Everyone knows that Honda Motor Company have, without a shadow of doubt, been the prime movers behind the return and development of four-stroke engines in the Motorcycle Road Racing World Championship in the past decade. The MotoGP 990 era (2002-2006) saw the Japanese manufacturer achieve their greatest success - running an exotic V5 engine - first in the hands of Valentino Rossi and later in those of Nicky Hayden. The years on the 800's (2007-2011) were finally rewarded with a solitary crown at the very last attempt, thanks to the most successful rider of the 800cc class, Casey Stoner.

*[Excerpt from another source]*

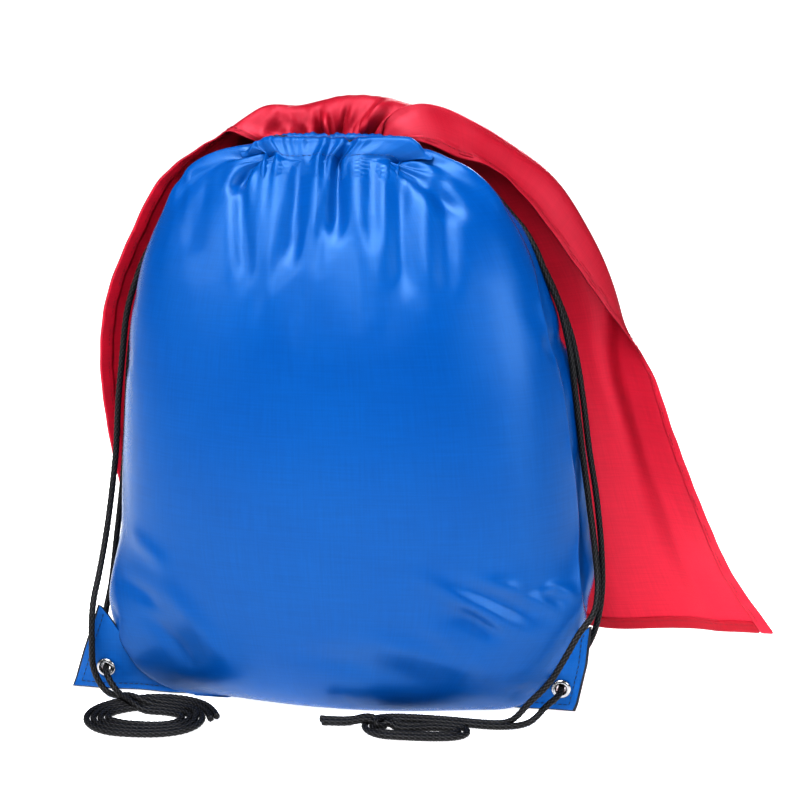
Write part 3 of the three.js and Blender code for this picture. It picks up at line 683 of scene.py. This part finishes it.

However, Honda's efforts to repeat that victory in the class they more or less invented translated into the slower development of the new-for-2012 MotoGP 1000cc prototype, and this time the closest man was the Spaniard, Dani Pedrosa. By the end of 2012 it was clear that Honda had the best 1000cc machine, but even if it was too late to close the gap to Yamaha and Jorge Lorenzo, Pedrosa got one more victory than Lorenzo and got extremely close to the world title.
With Stoner now caught between fishing and racing V8 cars, Honda will make another strong bet on the 2013 title race, lining up Dani Pedrosa plus 2012 Moto2 World Champion Marc Márquez.
Motomatters.com had this correspondent in Madrid, attending the Repsol Honda Team official presentation last Friday, and had the chance to speak with both riders after the show. I thought I would never see some hallucinatory images in my life, such as seeing Shuhei Nakamoto walking and smoking on Méndez Álvaro Street, a very depressed area in the south east of Madrid for last two decades, now in a renovation process thanks to some big companies choosing the place to built their new aluminium/glassed headquarters. Designed around three colossal buildings, the surrounding garden seems to be inspired in the film "2001, a Space Odyssey", even more so with the signals and 'racetrack-look' small roads placed for the occasion.